The Modern City and Metabolic Rift as Symbolic Displacement

Metabolic rift was initially posited by Karl Marx (Foster 1999).  Metabolic rift occurs when food and fibre from the countryside are shipped great distances to be consumed and processed in urban spaces.  Consequently, soil nutrients are depleted from the countryside while waste is accumulated in the city.  In other words, the spatial separation of country and town ensures that natural systems do not replenish themselves through waste recycling.

This problem was also articulated by the leading German agricultural chemist Justus von Liebig (Hardy 1991).  During the 19th and 20th centuries, Europeans needed to increasingly rely on fertilizers to renew the soil depletion of the countryside (Hardy 1991).  Meanwhile, the scourge of urban sites became mass quantities of waste and an inability to safely deal with the waste.  In short, the natural cycle of food and resource extraction that occurred more locally was disrupted by the rise of industrialized capitalist metropoles.  Populations moved from the country to the town in great numbers and exacerbated the problem of metabolic rift.

Metabolic rift can be understood then in a fracturing of humans from natural cycles.  Modern cities and industrialised capitalism ensured that this fracture would deepen and lengthen over time.  Nonetheless, Ebenezer Howard postulates a meaningful solution to metabolic rift through the creation of garden cities in Garden Cities of To-morrow.  

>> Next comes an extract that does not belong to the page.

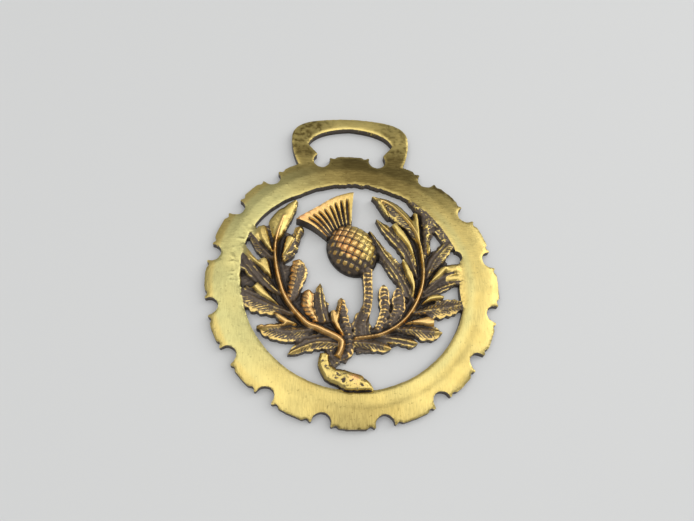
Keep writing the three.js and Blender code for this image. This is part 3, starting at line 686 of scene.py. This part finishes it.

The cities would contain 5000 acres of agricultural land that rings a 1000 acre heavily gardened city centre.  Thus humans and human society would be reintegrated into a living system where soil depletion is slowed because of waste recycling.  Therefore, Howard’s garden city is an answer to the problem of human society existing outside of natural systems.

Metabolic rift could be applied in a broader sense to multiple systems.  That is to say, the modern city and capitalist practices created multiple rifts in natural human systems.  The film Metropolis explores these issues through filmic imagery.

For example: Freder Fredersen, son of the overlord of Metropolis, ventures into the depths of the worker’s city.  There he witnesses a giant machine explosion and he hallucinates a large monster in the smoke and ruin that sacrificially consumes the workers.  This imagery reflects the dehumanization and dismemberment that comes from industrialization.

Freder immediately rushes to his father’s office to explain how his brothers, the workers, have been consumed by the monstrous machine.  Freder realises that the great class division between the bourgeoisie and the proletariat is not a natural division, but rather one that removes humanity from the mechanistic doom below the utopian city.

Industrialized capitalism created a world where rifts opened up in multiple systems.  Soil depletion and recycling became disjointed while class divisions deepened.  Ebenezer Howard seemed to be answering these problems of class rift and metabolic rift.  Similarly, other city planning seems also an attempt to reintegrate fractured systems and heal the fractured human psyche in the modern city.

 

Foster, John Bellamy. “Marx’s Theory of Metabolic Rift: Classical Foundations for

Environmental Sociology.” American Journal of Sociology 105, no. 2 (1999): 366-405. Accessed October 14, 2015. http://www.jstor.org/stable/10.1086/210315.

Hardy, Dennis. From Garden Cities to New Towns: Campaigning for Town and Country Planning, 1899-1946. London: E & FN Spon, 1991.

Howard, Ebenezer. Garden Cities of To-morrow. Memphis, Tennessee: General Books LLC, 2012.